AS45172 then becomes a diligence signal rather than a conclusion. A buyer should ask which workloads, environments, DNS names, IP ranges, routes, VPNs, cloud tenants, identity providers and managed service desks are in scope. It should ask whether a Jade-hosted component depends on AS45172, a public cloud, a customer network, a third-party carrier, or some combination. It should ask how monitoring crosses those boundaries and who owns incidents when a problem appears between application, network and external integration.
Public BGP tools show AS45172 as active, with APNIC allocation and IPv4 prefixes. bgp.tools lists multiple import references in the APNIC entity and shows 18 originated IPv4 prefixes. IPinfo presents 65,280 IPv4 addresses and no IPv6 addresses for the ASN summary. These public views are enough to show a meaningful network-resource footprint. They are not enough to show redundancy quality, traffic engineering, DDoS protection, RPKI operations across every route, service-level performance, data-center location or incident history.
The network evidence is most useful when paired with architecture facts. If a customer has a business-critical Jade application, it should know which parts of the service depend on Jade-managed networks, which depend on cloud providers, which depend on customer connectivity, and how failures are isolated. Without that map, the application record may be correct but unreachable, or reachable but unable to complete downstream transactions.
Support continuity is the economic hinge
The commercial question is whether durable application control and local support exceed platform lock-in, modernisation, integration, hosting and specialist-labour costs. Jade's strongest public case for value is continuity. It has a long history, a Christchurch headquarters, regional offices, a parent group with financial-services roots, long-running platform releases, developer documentation, selected customer relationships and products built for high-consequence records.
Continuity can reduce risk. A customer with a legacy core can work with a vendor that understands the original platform, the migration history and the domain. A modernisation effort can preserve working business rules rather than attempting a risky replacement. A managed services arrangement can keep specialist skills available. A platform vendor can align product changes with the needs of customers that have deep operational dependencies.

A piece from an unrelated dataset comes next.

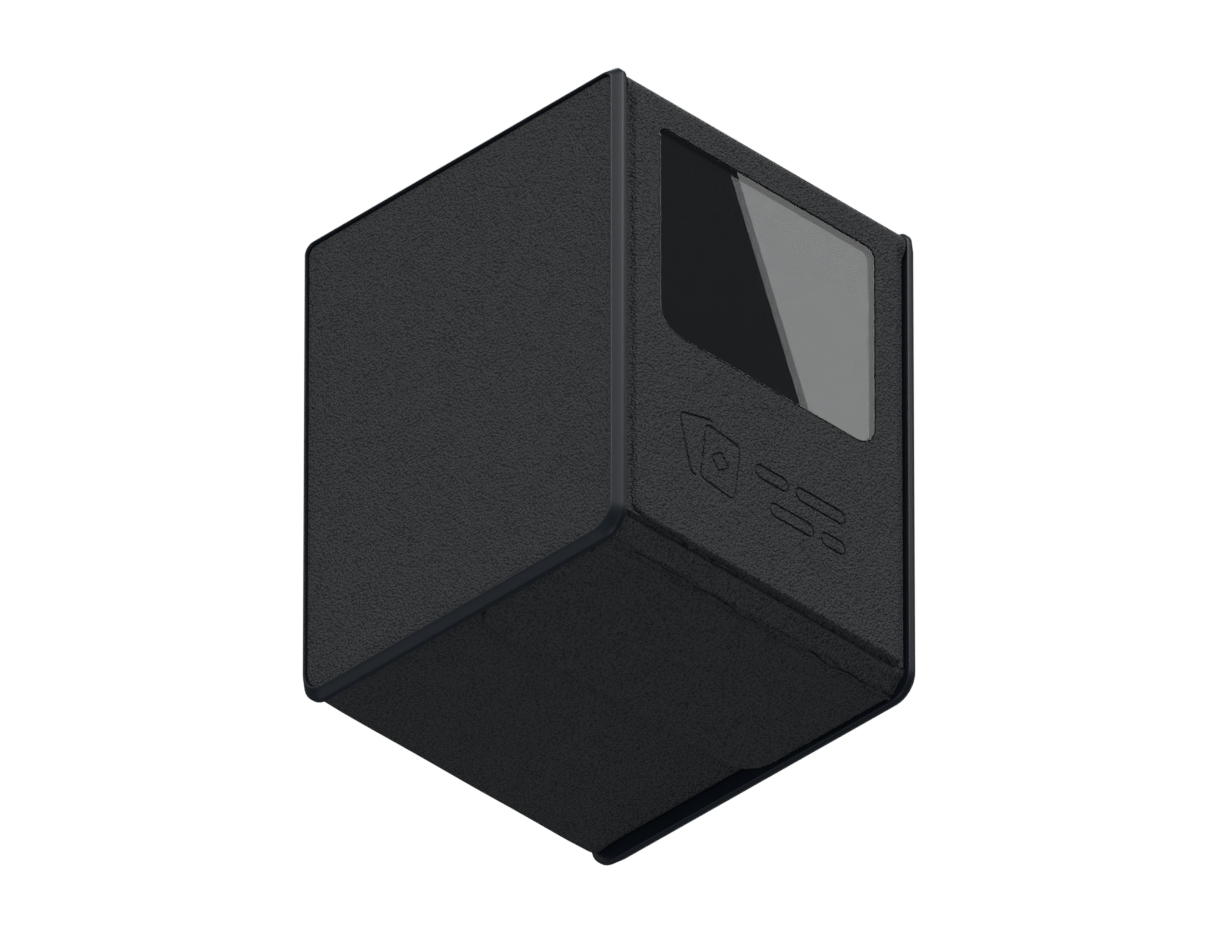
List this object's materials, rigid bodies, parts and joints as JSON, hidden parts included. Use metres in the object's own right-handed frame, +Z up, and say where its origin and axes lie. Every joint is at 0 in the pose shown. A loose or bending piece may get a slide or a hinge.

Continuity can also increase dependence. If only Jade or a small Jade-specialist partner pool can maintain the system, the customer may have limited negotiating leverage. If the data model is hard to extract, migration becomes expensive. If release upgrades require scarce expertise, version lag can accumulate. If customisations are poorly documented, new APIs and cloud moves can become fragile. If support knowledge sits with named people rather than recorded artifacts, staff turnover becomes a system risk.
The buyer's diligence should therefore focus on support evidence, not just product history. Ask which versions are supported and for how long. Ask whether the customer has access to documentation, training and developer resources. Ask how issues are triaged. Ask how emergency support works across New Zealand, Australia and the United Kingdom time zones. Ask whether there is a named service desk, a runbook, an escalation path and a post-incident review process. Ask how Jade handles knowledge transfer when engineers change. Ask how customer-specific extensions are documented.
Ask what happens if the customer wants a third party to support part of the stack.
The B Corp listing and Skipton ownership context are not product proof, but they contribute to continuity diligence. B Lab lists Jade Software Corporation Ltd as a Certified B Corporation since December 2023, headquartered in Canterbury Region, New Zealand, operating in Australia, Canada, Ireland, New Zealand and the United Kingdom, with an 80.5 B Impact score. Skipton Group lists Jade as one of its brands. These facts suggest institutional form and public accountability signals. They do not replace operational service evidence.
In other words, Jade's economic value sits in the space between specialist platform knowledge and transferable customer control. A buyer should pay for the first without surrendering the second.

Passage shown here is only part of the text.